Some Telecoms Lobby Against ‘Net Price Cuts

AT&T (NYSE: T), Charter (NASDAQ: CHTR), Comcast (NASDAQ: CMCSA) and Verizon (NYSE: VZ) are trying to weaken the $42.5 billion BEAD aid by lobbying states against part of the rules, according to The Washington Post. The Post explains the telecoms are trying to block new rules that would require them to lower their poorest customers’ monthly bills in exchange for a slice of the subsidies.

In several states, the telecoms say the proposed price cuts are illegal. That has persuaded regulators in California, New York, South Carolina, Tennessee, Virginia and elsewhere to rethink, scale back or abandon their plans to condition the federal funds on financial relief for consumers. Some state and federal officials fear that the BEAD program could fall short of its potential, especially if Americans cannot afford the new broadband service in their long-neglected communities. “We will not get a chance to spend tens of billions of dollars to connect Americans again,” said NTIA Administrator Alan Davidson.  

The companies are focusing their efforts on states because the states will award the BEAD money to local telecoms. Now, that action is estimated to occur in 2025 to early 2026, Inside Towers reported.

Often, the largest telecom companies have questioned the legality of the government’s attempts to limit broadband prices under the Infrastructure law. Some companies have signaled that undesirable regulation could cause them to walk away from the program. “Rate regulation is exactly a formula that will not allow the kind of flexibility that will ensure the overall [broadband] program will be a success,” USTelecom President/CEO Jonathan Spalter told The Washington Post.

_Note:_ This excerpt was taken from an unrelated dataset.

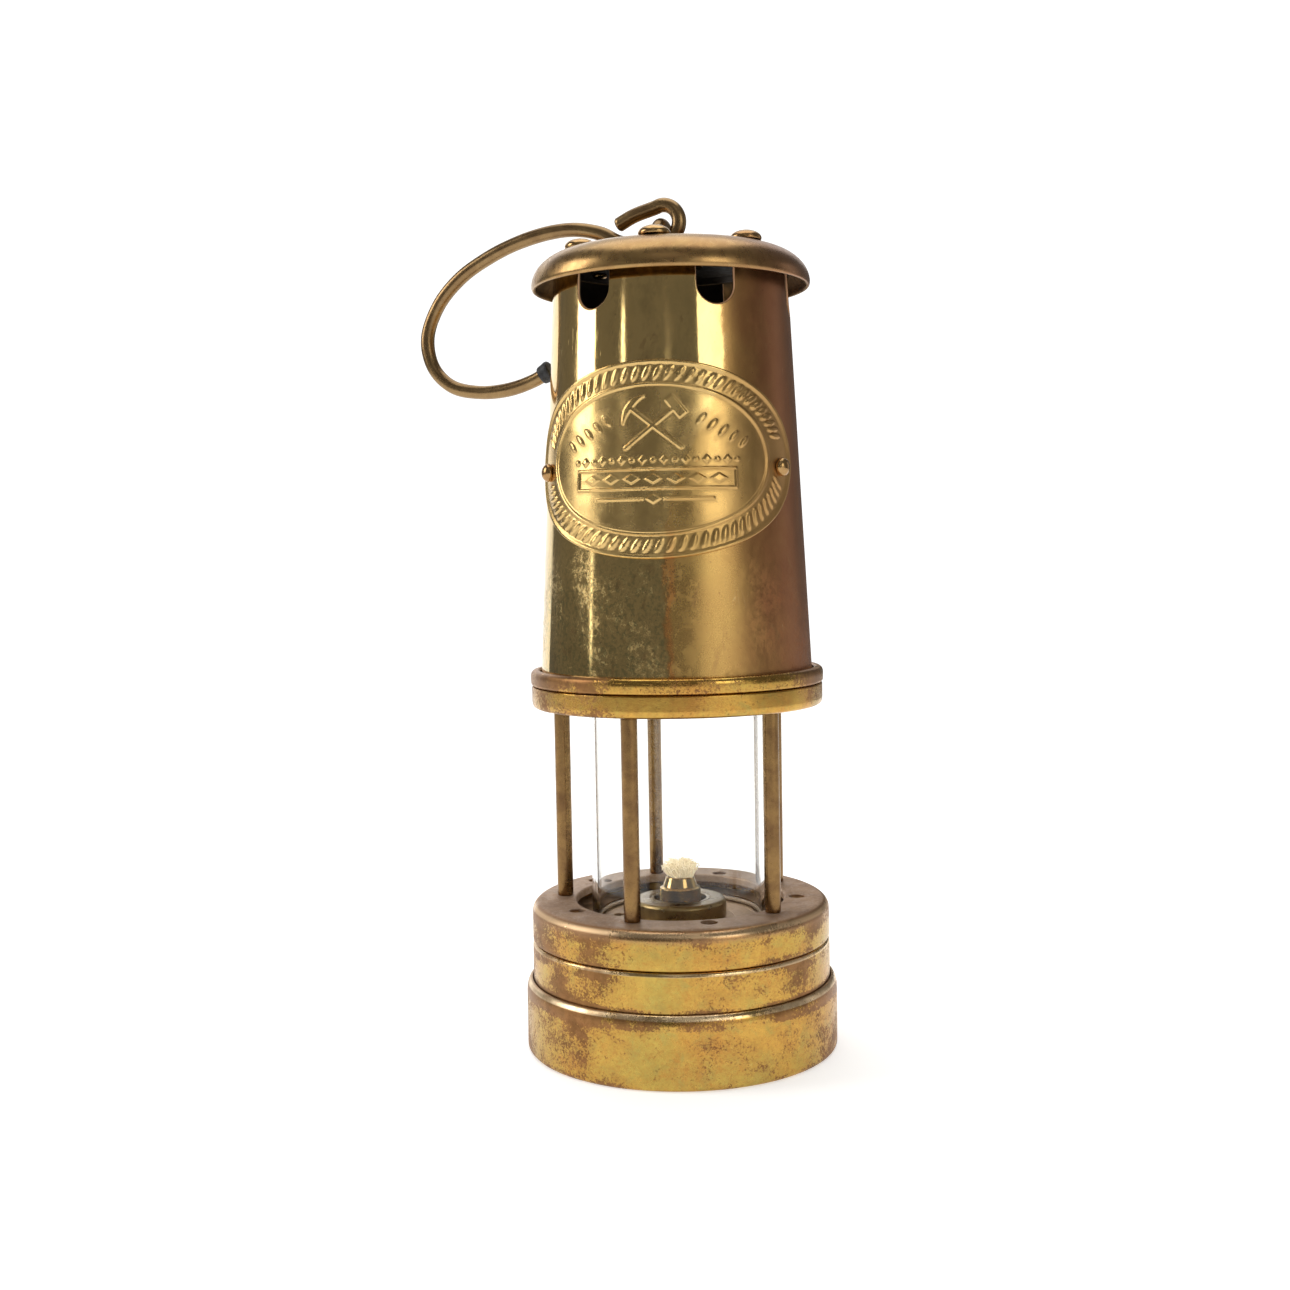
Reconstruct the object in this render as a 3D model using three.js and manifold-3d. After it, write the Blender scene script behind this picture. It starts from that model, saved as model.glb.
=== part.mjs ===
// A brass miner's safety lamp: screwed oil font, pillared glass, double gauze in a slotted bonnet,
// and a hook hung from a swivel eye.
// Millimetres, +Z up. The origin is the centre of the flat underside; the name plate faces -Y.
// Azimuths are in degrees about Z, from the front (-Y) towards +X.
import * as THREE from "three";
import { mergeVertices } from "three/addons/utils/BufferGeometryUtils.js";
import Module from "manifold-3d";

const wasm = await Module();
wasm.setup();

// ---- Driving dimensions ----

const GAP = 0.3; // running or seating gap between neighbouring pieces
const ROUND_SEGMENTS = 36;
const SMALL_SEGMENTS = 12;

const BASE = {
  radius: 44,
  top: 20,
  bore: 42.35,
  floor: 2.7,
  chamfer: 0.8,
  shoulderDrop: 4.4,
  shoulderIn: 1.4,
};

const FONT = {
  radius: 42.05,
  bottom: 3,
  step: 30.6,
  neckRadius: 38.7,
  neckTop: 34.7,
  wall: 1.5,
  stepChamfer: 0.5,
  plateRadius: 38.6,
  plateBottom: 35,
  plateTop: 36,
  ventAzimuth: -100,
  ventOffset: 18,
  ventRadius: 1.5,
};

const COLLAR = { radius: 13, top: 41.5, counterbore: 7.4, counterboreFloor: 38.4, bore: 5.3, chamfer: 0.6 };

const HOLDER = {
  bottom: 33.5,
  shankRadius: 5,
  knurlBottom: 38.8,
  knurlTop: 44.3,
  knurlRadius: 5.9,
  bellBottomRadius: 4.9,
  bellTopRadius: 4,
  top: 47.5,
  bore: 3.35,
};
const WICK_TUBE = { bottom: 30, top: 47.2, outer: 3.05, inner: 2.65 };
const WICK = { bottom: 5, stemTop: 47.2, stemRadius: 2.35, tuftBottom: 47.8, tuftRadius: 4.6, top: 52.8 };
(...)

“This is a requirement in exchange for a humongous government benefit,” said Gigi Sohn. The former FCC Commissioner nominee is now executive director of the American Association for Public Broadband, which lobbies for low-cost options. “The kind of notion that government can require something in exchange for giving out billions of dollars, that’s standard.”

In guidelines issued in 2022, the administration suggested that internet plans should cost consumers no more than $30 per month — though it allowed local officials to propose alternatives. To sway regulators, telecom companies and lobbyists have stressed that most internet providers already offer special low-cost plans for poor families. They also point to a provision in the Infrastructure Law that bars the government from trying to “regulate the rates charged for broadband service.” Internet providers lobbied for that prohibition and say most efforts to tie federal funds to specific pricing changes are illegal.

“The statute was to offer a low-income program, not specifically a $30 program,” said Rick Cimerman, vice president for external and state affairs at NCTA – the Internet & Television Association. Cimerman added that some ISPs could face financial hardship if they are forced to cut costs too deeply, arguing that it’s already expensive to build networks in hard-to-reach, sparsely populated areas.

Most state plans have not been finalized. Some have said they intend to allow internet providers to raise prices on low-income Americans in limited circumstances, such as to address market changes or to keep pace with inflation, notes the Post.

The policy disputes have taken on added urgency in recent weeks, as the federal government braces for the imminent lapse of the Affordable Connectivity Program (ACP). Unless Congress passes more money for the ACP, it will run out of funds and stop operating in June, Inside Towers reported.